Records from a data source
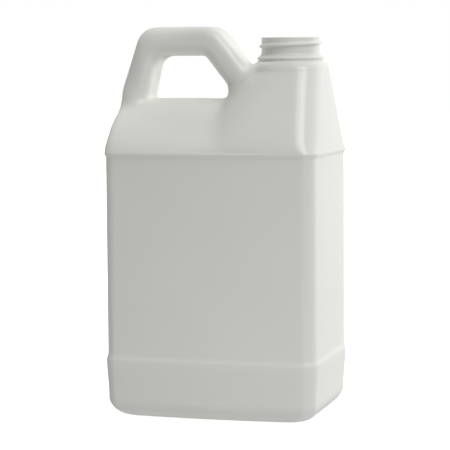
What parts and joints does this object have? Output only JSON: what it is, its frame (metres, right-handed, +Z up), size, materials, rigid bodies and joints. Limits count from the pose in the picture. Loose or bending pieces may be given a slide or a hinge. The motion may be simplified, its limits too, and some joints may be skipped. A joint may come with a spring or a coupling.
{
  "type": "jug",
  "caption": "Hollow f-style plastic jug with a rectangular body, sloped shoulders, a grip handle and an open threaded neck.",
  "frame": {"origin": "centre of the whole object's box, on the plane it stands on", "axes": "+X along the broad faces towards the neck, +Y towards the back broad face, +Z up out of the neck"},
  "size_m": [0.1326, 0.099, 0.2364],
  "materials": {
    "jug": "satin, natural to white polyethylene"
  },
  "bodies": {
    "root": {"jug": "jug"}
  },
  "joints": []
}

...

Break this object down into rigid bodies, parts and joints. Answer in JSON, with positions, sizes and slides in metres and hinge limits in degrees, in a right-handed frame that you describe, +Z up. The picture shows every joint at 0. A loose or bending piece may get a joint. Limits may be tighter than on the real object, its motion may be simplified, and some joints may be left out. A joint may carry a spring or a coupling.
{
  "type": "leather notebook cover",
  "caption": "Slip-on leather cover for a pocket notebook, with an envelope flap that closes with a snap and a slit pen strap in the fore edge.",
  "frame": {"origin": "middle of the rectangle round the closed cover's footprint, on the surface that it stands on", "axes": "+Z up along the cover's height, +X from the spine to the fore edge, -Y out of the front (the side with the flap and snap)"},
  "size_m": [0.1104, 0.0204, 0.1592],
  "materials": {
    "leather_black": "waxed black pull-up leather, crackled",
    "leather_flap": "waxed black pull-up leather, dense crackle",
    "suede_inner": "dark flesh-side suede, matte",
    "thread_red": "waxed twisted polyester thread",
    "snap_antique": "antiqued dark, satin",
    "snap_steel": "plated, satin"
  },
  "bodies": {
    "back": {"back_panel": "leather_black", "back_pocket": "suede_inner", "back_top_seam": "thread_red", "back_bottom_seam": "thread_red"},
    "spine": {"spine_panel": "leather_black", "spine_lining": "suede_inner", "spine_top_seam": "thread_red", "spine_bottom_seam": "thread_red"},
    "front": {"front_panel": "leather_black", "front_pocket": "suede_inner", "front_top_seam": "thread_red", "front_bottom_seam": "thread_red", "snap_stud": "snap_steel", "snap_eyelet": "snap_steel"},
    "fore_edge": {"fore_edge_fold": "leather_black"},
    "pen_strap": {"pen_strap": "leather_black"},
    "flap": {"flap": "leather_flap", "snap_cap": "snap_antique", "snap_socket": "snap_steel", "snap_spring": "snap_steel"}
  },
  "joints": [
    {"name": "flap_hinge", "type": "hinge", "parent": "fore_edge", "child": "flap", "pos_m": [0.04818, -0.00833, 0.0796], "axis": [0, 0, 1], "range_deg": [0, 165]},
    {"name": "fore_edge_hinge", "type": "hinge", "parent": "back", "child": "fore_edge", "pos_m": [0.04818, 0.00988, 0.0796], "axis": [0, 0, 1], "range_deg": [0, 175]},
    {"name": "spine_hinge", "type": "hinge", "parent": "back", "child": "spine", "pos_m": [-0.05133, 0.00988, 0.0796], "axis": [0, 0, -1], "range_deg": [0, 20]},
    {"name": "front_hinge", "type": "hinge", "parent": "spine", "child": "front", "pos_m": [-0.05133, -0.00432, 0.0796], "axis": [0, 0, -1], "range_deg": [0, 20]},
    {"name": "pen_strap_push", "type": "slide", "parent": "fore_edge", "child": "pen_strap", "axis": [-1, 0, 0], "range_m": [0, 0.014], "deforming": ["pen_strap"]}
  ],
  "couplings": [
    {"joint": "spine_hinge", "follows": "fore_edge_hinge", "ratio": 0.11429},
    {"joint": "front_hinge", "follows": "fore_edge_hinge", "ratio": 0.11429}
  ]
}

PROBLEM TO SOLVE
Search the preceding listing for "rigid" and extract every line where it is found.

EXERCISE ANSWER
What parts and joints does this object have? Output only JSON: what it is, its frame (metres, right-handed, +Z up), size, materials, rigid bodies and joints. Limits count from the pose in the picture. Loose or bending pieces may be given a slide or a hinge. The motion may be simplified, its limits too, and some joints may be skipped. A joint may come with a spring or a coupling.
Break this object down into rigid bodies, parts and joints. Answer in JSON, with positions, sizes and slides in metres and hinge limits in degrees, in a right-handed frame that you describe, +Z up. The picture shows every joint at 0. A loose or bending piece may get a joint. Limits may be tighter than on the real object, its motion may be simplified, and some joints may be left out. A joint may carry a spring or a coupling.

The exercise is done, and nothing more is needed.